Jan. 14 (Bloomberg) -- Oil traded near a four-month high in New York, narrowing its discount to Brent crude to the least since September, after the expansion of a pipeline that may reduce a glut in the U.S. Midwest.
West Texas Intermediate climbed as much as 0.8 percent after a fifth weekly gain, the longest run of advances since August. The 500 mile (805 kilometer) Seaway line running from Cushing, Oklahoma, to Freeport, Texas, resumed service after shutting Jan. 2 to boost capacity to 400,000 barrels a day from 150,000 barrels, Enterprise Products Partners LP and Enbridge Inc. said Jan. 11. Goldman Sachs Group Inc. said WTI’s discount to Brent will shrink to $6 a barrel in the second quarter, from $17 today.

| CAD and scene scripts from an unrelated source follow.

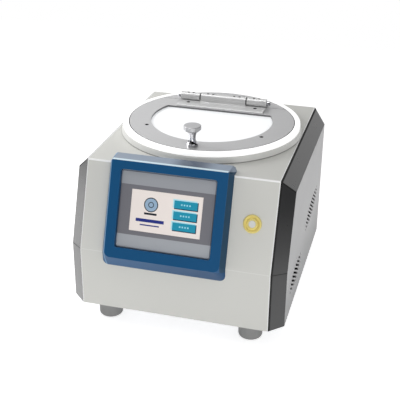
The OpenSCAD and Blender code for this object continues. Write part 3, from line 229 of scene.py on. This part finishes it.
def make_ring_mask():
    """One between two radii round a point in the X and Y of a vector."""
    tree, start, end = new_group(
        "ring_mask",
        [
            ("Place", "NodeSocketVector", (0.0, 0.0, 0.0)),
            ("Across", "NodeSocketFloat", 0.0),
            ("Up", "NodeSocketFloat", 0.0),
            ("Inner", "NodeSocketFloat", 0.0),
            ("Outer", "NodeSocketFloat", 1.0),
        ],
        [("Mask", "NodeSocketFloat")],
    )
    parts = split(tree, start.outputs["Place"])
    across = math_node(tree, "SUBTRACT", parts["X"], start.outputs["Across"])
    up = math_node(tree, "SUBTRACT", parts["Y"], start.outputs["Up"])
    squares = math_node(tree, "MULTIPLY_ADD", across, across, math_node(tree, "MULTIPLY", up, up))
    radius = math_node(tree, "SQRT", squares)
    inside = math_node(tree, "LESS_THAN", radius, start.outputs["Outer"])
    outside = math_node(tree, "GREATER_THAN", radius, start.outputs["Inner"])
    tree.links.new(math_node(tree, "MULTIPLY", inside, outside), end.inputs["Mask"])
    return tree


line_core = 0.75


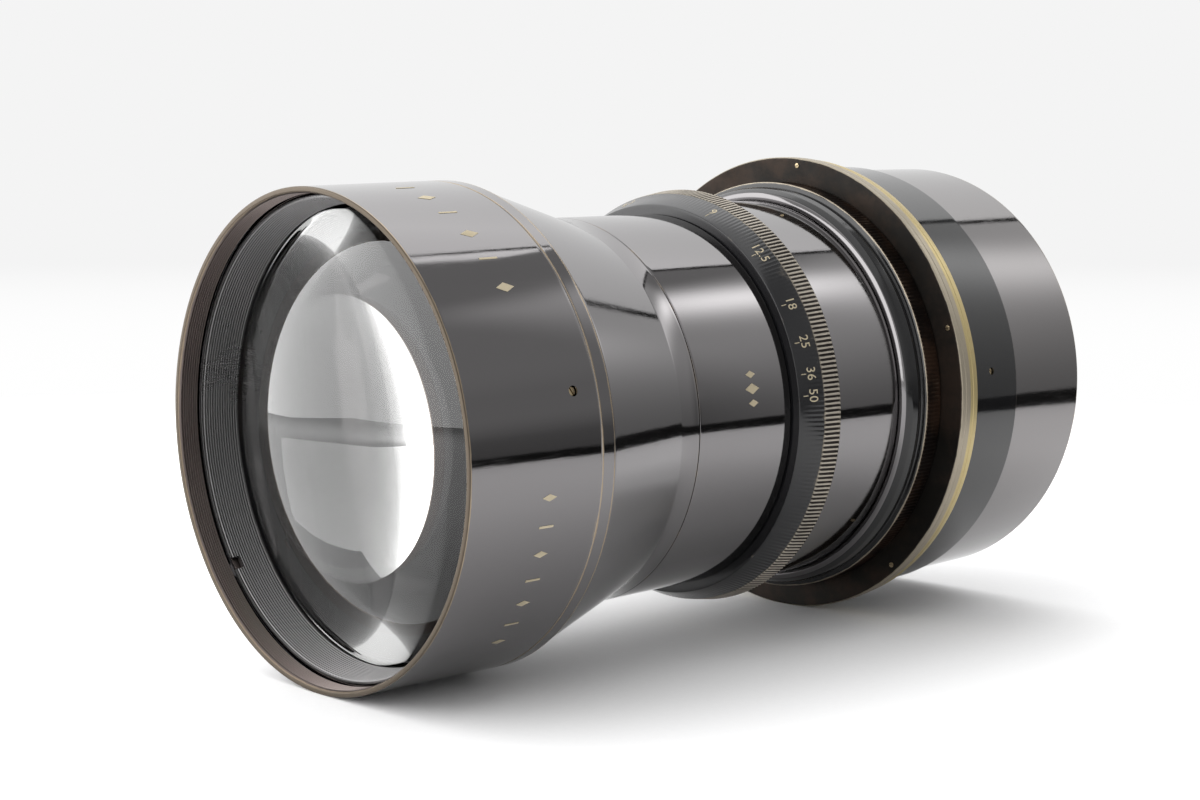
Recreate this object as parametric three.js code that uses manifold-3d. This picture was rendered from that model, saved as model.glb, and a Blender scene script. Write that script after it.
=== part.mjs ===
// A brass lens in barrel, black lacquered, with an iris diaphragm inside the tube.
//
// Millimetres. The lens axis is Y: the front rim is at -Y, +Z is up, and the origin is
// on the axis at the rear face of the mounting flange. Angles named "clock" are measured
// round the axis from +Z towards +X; angles named "turn" run from +X towards +Z.

import * as THREE from 'three';
import { mergeVertices } from 'three/addons/utils/BufferGeometryUtils.js';
import Module from 'manifold-3d';

const wasm = await Module();
wasm.setup();

const FACETS = 36;            // every turned piece, so that their facets line up
const HOLE_SIDES = 8;
const CURVE_STEPS = 5;        // rings of facets on a lens surface
const RUN_OUT = 1;            // how far a cutter passes the face it cuts
const WELD = 1e-4;

const HOOD = {
  front: -100, rear: -75.6, frontRadius: 35.0, rearRadius: 35.4, bore: 34.1,
  threadStart: -99.5, threadPitch: 0.75, threadDepth: 0.35, threadTurns: 4,
};
const FRONT_RETAINER = {
  front: -96.4, rear: -90.6, outer: 33.8, frontInner: 33.4, rearInner: 32.5,
  notchClock: -128, notchWidth: 2, notchDepth: 1.3,
};
const FRONT_CELL = {
  front: -90.3, rear: -79.8, outer: 33.8, bore: 33.3, lipFront: -83.4, lipInner: 31.6,
};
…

“Cushing stocks should start to decline with the start of the extended Seaway pipeline,” said Carsten Fritsch, an analyst at Commerzbank AG in Frankfurt, who predicts the spread between WTI and Brent may narrow to $15 a barrel this quarter.

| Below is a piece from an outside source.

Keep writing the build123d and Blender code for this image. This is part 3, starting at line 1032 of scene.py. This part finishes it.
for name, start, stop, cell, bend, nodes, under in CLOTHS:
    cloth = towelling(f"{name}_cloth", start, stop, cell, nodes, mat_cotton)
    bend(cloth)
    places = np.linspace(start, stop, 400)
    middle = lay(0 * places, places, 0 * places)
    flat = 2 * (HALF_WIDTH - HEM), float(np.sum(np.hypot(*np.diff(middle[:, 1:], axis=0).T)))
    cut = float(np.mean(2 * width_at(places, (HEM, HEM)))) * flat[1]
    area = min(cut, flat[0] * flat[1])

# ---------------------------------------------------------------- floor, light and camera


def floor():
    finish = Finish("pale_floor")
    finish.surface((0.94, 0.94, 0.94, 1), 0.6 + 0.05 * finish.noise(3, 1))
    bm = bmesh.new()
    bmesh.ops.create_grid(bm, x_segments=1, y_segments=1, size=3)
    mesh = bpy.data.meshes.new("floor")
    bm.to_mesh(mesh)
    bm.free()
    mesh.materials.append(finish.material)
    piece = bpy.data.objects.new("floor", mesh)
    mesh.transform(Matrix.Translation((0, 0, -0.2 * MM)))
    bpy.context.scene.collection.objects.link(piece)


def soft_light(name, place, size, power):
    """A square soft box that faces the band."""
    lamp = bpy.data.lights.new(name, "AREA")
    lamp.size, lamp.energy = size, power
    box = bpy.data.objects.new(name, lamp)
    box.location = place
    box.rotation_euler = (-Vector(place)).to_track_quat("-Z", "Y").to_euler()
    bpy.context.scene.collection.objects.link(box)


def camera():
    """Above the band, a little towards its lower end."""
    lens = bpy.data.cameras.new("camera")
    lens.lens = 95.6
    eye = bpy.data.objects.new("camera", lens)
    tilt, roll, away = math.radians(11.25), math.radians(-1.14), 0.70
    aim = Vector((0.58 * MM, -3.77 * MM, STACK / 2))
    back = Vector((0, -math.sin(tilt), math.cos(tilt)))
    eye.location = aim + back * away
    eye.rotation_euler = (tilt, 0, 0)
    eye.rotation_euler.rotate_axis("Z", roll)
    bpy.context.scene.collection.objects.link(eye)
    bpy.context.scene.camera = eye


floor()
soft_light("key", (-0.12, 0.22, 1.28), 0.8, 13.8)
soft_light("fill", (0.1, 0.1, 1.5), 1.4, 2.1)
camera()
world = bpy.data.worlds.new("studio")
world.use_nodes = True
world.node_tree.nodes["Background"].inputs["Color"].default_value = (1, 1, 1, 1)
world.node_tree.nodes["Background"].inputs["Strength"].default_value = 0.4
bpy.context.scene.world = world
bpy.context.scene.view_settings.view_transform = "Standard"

Crude for February delivery rose as much as 73 cents to $94.29 a barrel and was at $93.99 in electronic trading on the New York Mercantile Exchange at 12:40 p.m. London time. Prices traded as high as $94.70 on Jan. 10, the most since Sept. 19.
Brent for February settlement was at $111.18 a barrel, up 54 cents, on the London-based ICE Futures Europe exchange. The European benchmark contract was at a premium of $17.22 to WTI. It settled at $17.08 on Jan. 11, the narrowest gap based on closing prices since Sept. 19.

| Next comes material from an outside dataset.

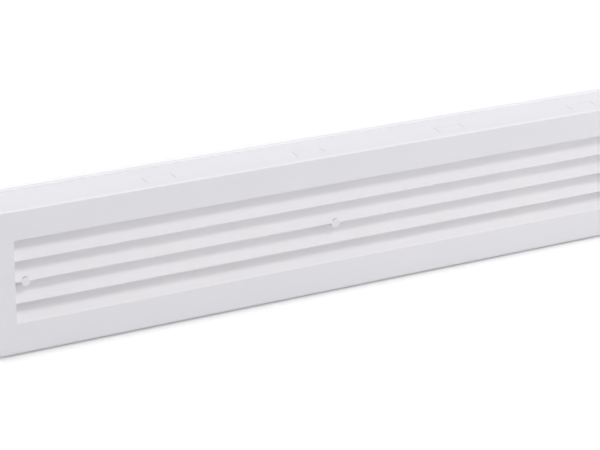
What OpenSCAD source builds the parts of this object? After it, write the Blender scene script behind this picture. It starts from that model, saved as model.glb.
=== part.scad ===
// Door vent grille: two moulded halves that telescope through a rectangular hole in a door
// and are drawn together by three screws. X runs along the grille, Y from the front face to
// the rear face, Z up. The origin is under the middle of the closed grille.

/* [Face] */
// Length of the front and rear faces
face_l = 457; // [380:1:600]
// Height of the front and rear faces
face_h = 92; // [84:1:120]
// Thickness of the face plates
face_t = 2.2; // [1.6:0.1:3]
// Height of the plain bars above and below the louvres
bar_h = 18.9; // [15:0.1:24]
// Width of the plain stiles at the ends of the louvres
stile_w = 11.8; // [8.4:0.1:20]
// Radius of the four corners of each face
face_r = 2; // [1.6:0.1:4]
// Rounding along the front and back edges of each rim
edge_r = 0.8; // [0.3:0.1:1.5]

/* [Collars] */
// Depth of the closed grille from the front face to the rear face
closed_d = 37.5; // [33:0.5:46]
// Depth of the front rim that laps over the door
front_rim_d = 5.5; // [4:0.1:8]
// Depth of the rear rim that laps over the door
rear_rim_d = 3; // [2.6:0.1:6]
// How far the rims stand out past the front collar
lip_step = 1.2; // [1:0.1:4]
// Wall of both collars
collar_wall = 1.8; // [1.5:0.1:2.2]
// Radius of the outer corners of the front collar
collar_r = 4; // [4:0.1:8]
// Gap all round between the two collars
slide_clear = 0.3; // [0.15:0.05:0.5]
// Gap left at the end of each collar when the grille is closed
end_clear = 0.1; // [0.05:0.05:1]
// Bevel that leads one collar into the other
lead_in = 0.6; // [0.3:0.1:1]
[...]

WTI dropped 7.1 percent in 2012 as the U.S. shale boom deepened the glut at Cushing, America’s largest storage hub and the delivery point for WTI. That left it at an average discount of $17.47 a barrel to Brent last year, compared with a premium of about 7 cents in the five years through 2010. Brent, the benchmark grade for more than half the world’s crude, climbed 3.5 percent last year.
Goldman Sachs expects a “substantial narrowing of the WTI-Brent spread” as a result of a “more balanced market” in the U.S., compared with the surplus at the end of 2012, Jeff Currie, head of commodities research in New York, said in a report.
Crude stockpiles at Cushing rose to a record 50.1 million barrels in the week ended Jan. 4, Energy Department data show.
Global crude supply is set to increase this year amid growth from both OPEC and non-OPEC producers, according to Morgan Stanley.
The production capacity of the Organization of Petroleum Exporting Countries will rise by 713,000 barrels a day in 2013, led by an addition of 265,000 barrels of supply from Iraq, Hussein Allidina, head of commodities research at the bank, said in a report today. Projects in Angola and Nigeria will add another 187,000 barrels a day, according to the bank.
Hedge funds boosted bullish bets on oil to the highest level in more than three months, according to a report from the Commodity Futures Trading Commission.
Money managers raised net-long positions, or wagers that the U.S. benchmark crude will gain, by 12 percent in the week ended Jan. 8, according to the CFTC’s Jan. 11 Commitments of Traders report. Net-long positions held by money managers, including hedge funds, commodity pools and commodity-trading advisers, jumped by 18,173 futures and options combined to 168,066.
In London, hedge funds and other money managers raised bullish positions on Brent crude by 10,925 contracts to the highest in more than nine months, according to ICE data.
Speculative bets that prices will rise, in futures and options combined, outnumbered short positions by 150,036 lots in the week ended Jan. 8, the highest level since March 27, the London-based exchange said today in its weekly Commitment of Traders report. That’s the fourth consecutive weekly advance.
WTI’s advance may stall as a technical indicator continues to show futures have risen too quickly for further gains to be sustainable. The 14-day relative strength index remains close to 70, a reading that signals a market is overbought and may decline. Crude fell on Jan. 11 after the RSI climbed above 70 the previous day for the first time since August.